3

I tried to count up, from any input number, by 1 billion using numba, to see how much slower it is than C code. I accidentally found that it takes (on my setup with Python 3.8) around 80 microseconds, not seconds. As you can see below, I tried to slow it down with a conditional and an extra step, but that had no effect. I also did not even input a signature for the datatype of the argument and/or the output.

As I understand it, the decorator @njit(cache=True) transforms the python code to LLVM binary machine code that is then cached to be run as needed when the decorated function is called.

The following function is so much faster than even 1 billion clock cycles. Is the function analyzed in depth and then safely transformed to equivalent faster functions?

from numba import njit

@njit(cache=True)
def countit(count):
    end = count + 1000000000
    while count < end:
        if count%2:
            count += 1
        else:
            count += 2
            count -= 1
    return count

I did make sure that the result wasn't cached when doing the timings.
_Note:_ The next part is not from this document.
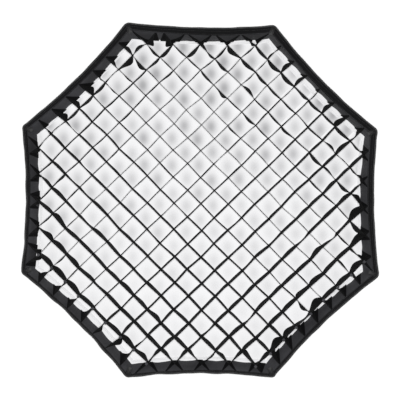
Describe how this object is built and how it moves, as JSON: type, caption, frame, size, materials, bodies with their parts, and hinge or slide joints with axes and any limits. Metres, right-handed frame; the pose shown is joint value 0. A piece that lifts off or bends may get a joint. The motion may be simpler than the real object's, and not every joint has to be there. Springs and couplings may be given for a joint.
{
  "type": "softbox honeycomb grid",
  "caption": "Octagonal fabric egg-crate grid: crossed black louvres sewn into a charcoal funnel collar with a piped rim, over a removable white diffuser.",
  "frame": {"origin": "on the floor, in the middle of the back face, which is the back of the diffuser's fastening tape", "axes": "+Z out of the front of the grid, towards the subject; +Y up as the grid hangs on a softbox; +X to the right seen from the front; four of the eight sides face +X, -X, +Y and -Y"},
  "size_m": [0.8758, 0.8758, 0.046],
  "materials": {
    "louvre_cloth": "matte black woven nylon",
    "collar_cloth": "matte charcoal woven polyester",
    "rim_webbing": "black webbing",
    "piping_cloth": "black cloth-covered piping with a slight sheen",
    "patch_cloth": "charcoal woven patch",
    "hook_tape": "black nylon hook tape",
    "binding_tape": "black binding tape",
    "diffuser_cloth": "white translucent polyester",
    "diffuser_hem": "white turned hem",
    "diffuser_tape": "black nylon fastening tape"
  },
  "bodies": {
    "diffuser": {"diffuser_cloth": "diffuser_cloth", "diffuser_hem": "diffuser_hem", "diffuser_tape": "diffuser_tape"},
    "grid": {"louvre_a_01": "louvre_cloth", "louvre_a_02": "louvre_cloth", "louvre_a_03": "louvre_cloth", "louvre_a_04": "louvre_cloth", "louvre_a_05": "louvre_cloth", "louvre_a_06": "louvre_cloth", "louvre_a_07": "louvre_cloth", "louvre_a_08": "louvre_cloth", "louvre_a_09": "louvre_cloth", "louvre_a_10": "louvre_cloth", "louvre_a_11": "louvre_cloth", "louvre_a_12": "louvre_cloth", "louvre_a_13": "louvre_cloth", "louvre_a_14": "louvre_cloth", "louvre_a_15": "louvre_cloth", "louvre_a_16": "louvre_cloth", "louvre_a_17": "louvre_cloth", "louvre_b_01": "louvre_cloth", "louvre_b_02": "louvre_cloth", "louvre_b_03": "louvre_cloth", "louvre_b_04": "louvre_cloth", "louvre_b_05": "louvre_cloth", "louvre_b_06": "louvre_cloth", "louvre_b_07": "louvre_cloth", "louvre_b_08": "louvre_cloth", "louvre_b_09": "louvre_cloth", "louvre_b_10": "louvre_cloth", "louvre_b_11": "louvre_cloth", "louvre_b_12": "louvre_cloth", "louvre_b_13": "louvre_cloth", "louvre_b_14": "louvre_cloth", "louvre_b_15": "louvre_cloth", "louvre_b_16": "louvre_cloth", "louvre_b_17": "louvre_cloth", "collar_panel_1": "collar_cloth", "collar_panel_2": "collar_cloth", "collar_panel_3": "collar_cloth", "collar_panel_4": "collar_cloth", "collar_panel_5": "collar_cloth", "collar_panel_6": "collar_cloth", "collar_panel_7": "collar_cloth", "collar_panel_8": "collar_cloth", "rim_band": "rim_webbing", "edge_piping": "piping_cloth", "corner_patches": "patch_cloth", "hook_tape": "hook_tape", "back_binding": "binding_tape"}
  },
  "joints": [
    {"name": "grid_pull_off", "type": "slide", "parent": "diffuser", "child": "grid", "axis": [0, 0, 1], "range_m": [0, 0.08]}
  ]
}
If you compile the function, and then run it just once with a brand new argument, it will finish in far less than a millisecond.

Larry Panozzo
  • 191
  • 2
  • 7
  • 3
    since count += 2; count -= 1 == count += 1 the loop can be avoided and you can simply return count + 1000000000 – Mitch Wheat Nov 04 '22 at 01:37
  • The question is, does numba or llvmlite do this analysis of the entire loop and compile an equivalent function that returns count + 1000000000? Is that what is saved in the cache? – Larry Panozzo Nov 04 '22 at 03:33
  • 3
    Yes, there is some dead code elimination on the LLVM side. Usually optimizations done by clang (-O3 -march=native) are also done by Numba. The LLVM-backend is the same... You can possibly see that if you have a look at the optimized LLVM-IR `print(countit.inspect_llvm(countit.signatures[0]))`. Also avoid including compilation times. – max9111 Nov 04 '22 at 09:05
  • If you see something like that https://github.com/numba/numba/issues/8172 (a lot slower than equivalent C using clang) it makes sense to think of a bug. – max9111 Nov 04 '22 at 11:31

0 Answers0